Sérgio Buarque sempre foi um democrata radical, e não pode ser arrolado na estirpe de conservadores como Gilberto Freyre. Amigos na década de 1920, afastaram-se devido à evolução antagônica de suas posições políticas. Sérgio Buarque disse certa vez ao historiador norte-americano Richard Graham, que Raízes do Brasil foi uma espécie de resposta a Casa  Grande & Senzala : seguindo o caminho propossto por Capistrano de Abreu na passagem do século XIX para o século XX, Sérgio Buarque procurou falar do povo, dos mamelucos, e não da oligarquia. "E, em vez de olhar para o Atlântico, olhou para o interior", diz Richard Graham.

Mais do que historiográfica, a divergência entre eles era política, e refletiu-se na obra que escreveram. Gilberto Freyre foi constituinte, em 1946, pela UDN, um partido conservador.

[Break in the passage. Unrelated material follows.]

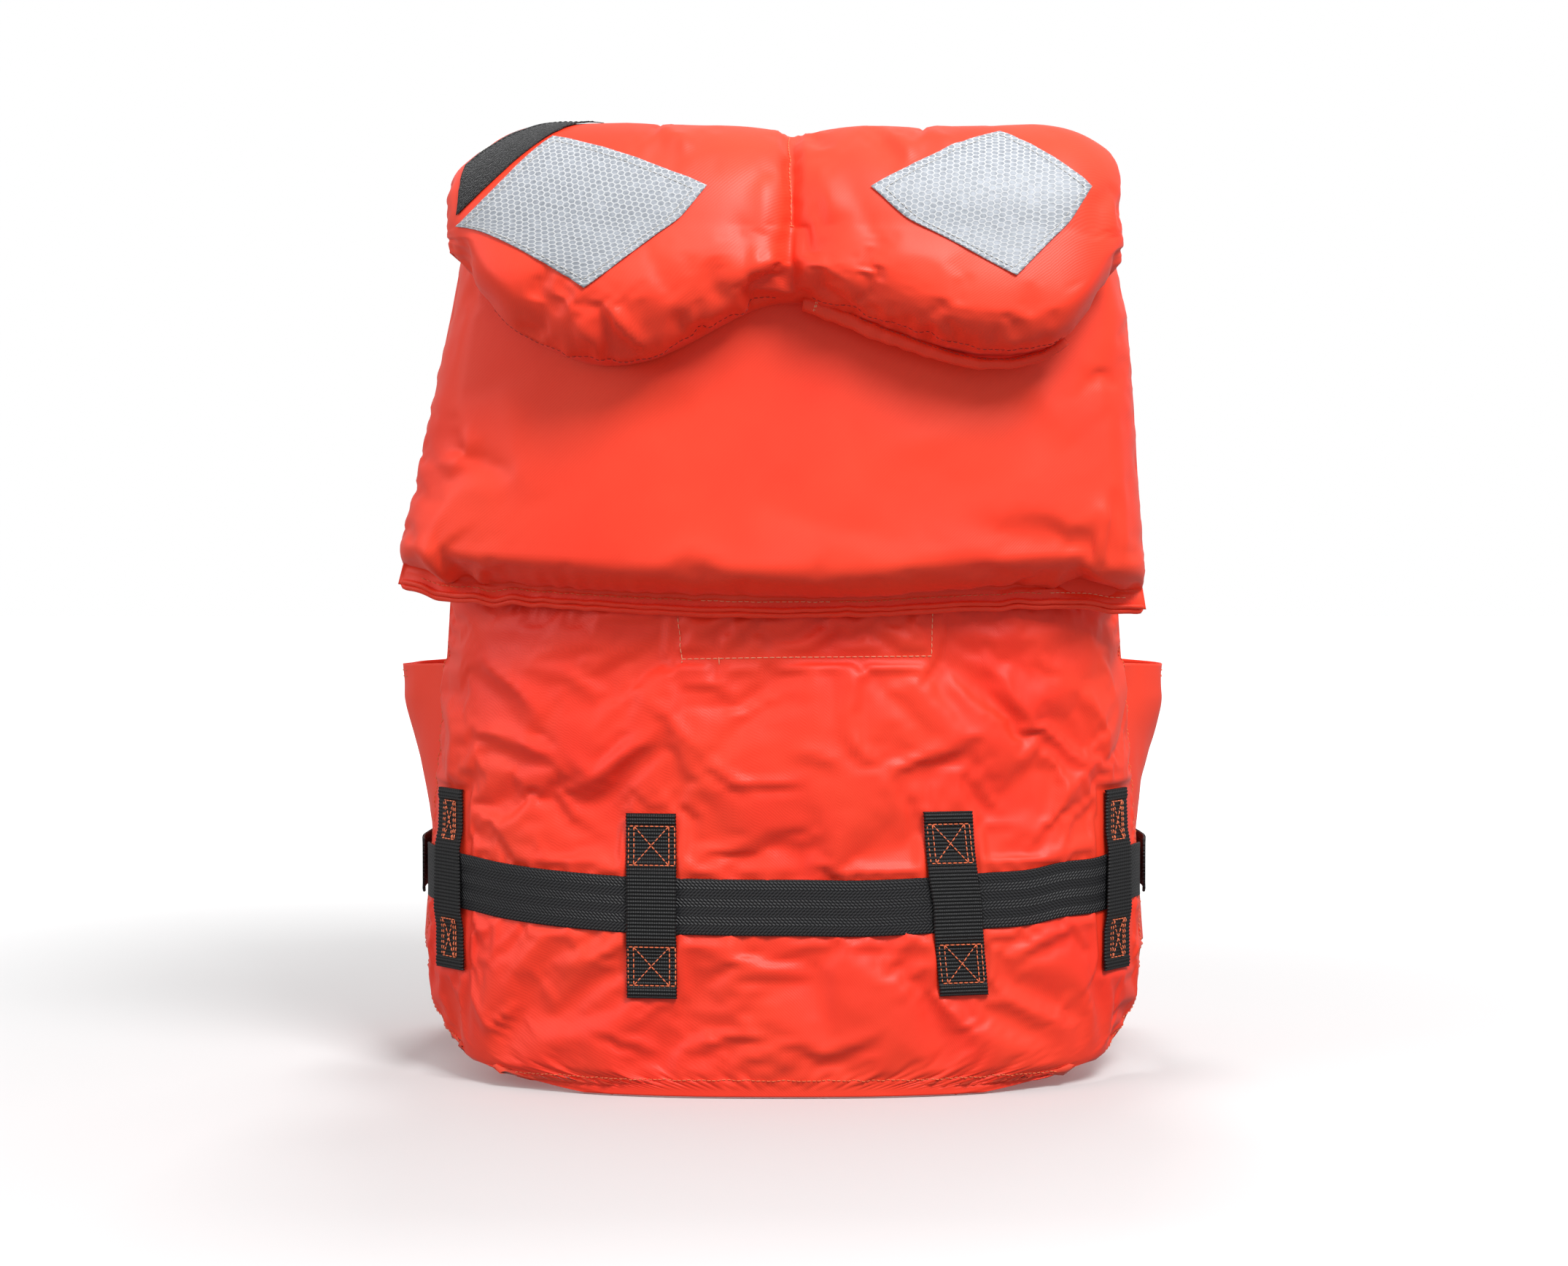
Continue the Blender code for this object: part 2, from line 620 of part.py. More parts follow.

Nas décadas seguintes, naufragou como cientista social, tornando-se cada vez mais um trivial propagandista de ditaduras como a de Antonio Salazar, em Portugal, e da ditadura militar brasileira, ligando-se inclusive à Arena, o partido dos generais. Morreu apoiando aquele regime discricionário.

Sérgio Buarque, que se definia como socialista, esteve em posição oposta. Figurou entre os fundadores da Esquerda Democrática em 1945 e, depois, do Partido Socialista Brasileiro. A radicalização de sua oposição democrática levou-o à militância contra a ditadura militar de 1964; em 1968, ele pediu aposentadoria como professor da USP em protesto contra a cassação de vários colegas pelo Ato Institucional nº 5. Nos anos 70, foi vice-presidente do oposicionista Centro Brasil Democrático e, em 1980, quase octagenário, foi um dos fundadores do Partido dos Trabalhadores.

Baseada na exigência da ruptura do pacto elitista que mantém vivas as forças do passado, a "explicação" do Brasil que emerge de sua obra não serviu à aliança dominante que, formada em 1930, manteve-se durante a ditadura militar de 1964 e foi atualizada sob Fernando Henrique Cardoso. Mas é justamente a exigência dessa ruptura que faz a genialidade e a atualidade de sua obra, que aponta para o futuro, e não para o passado.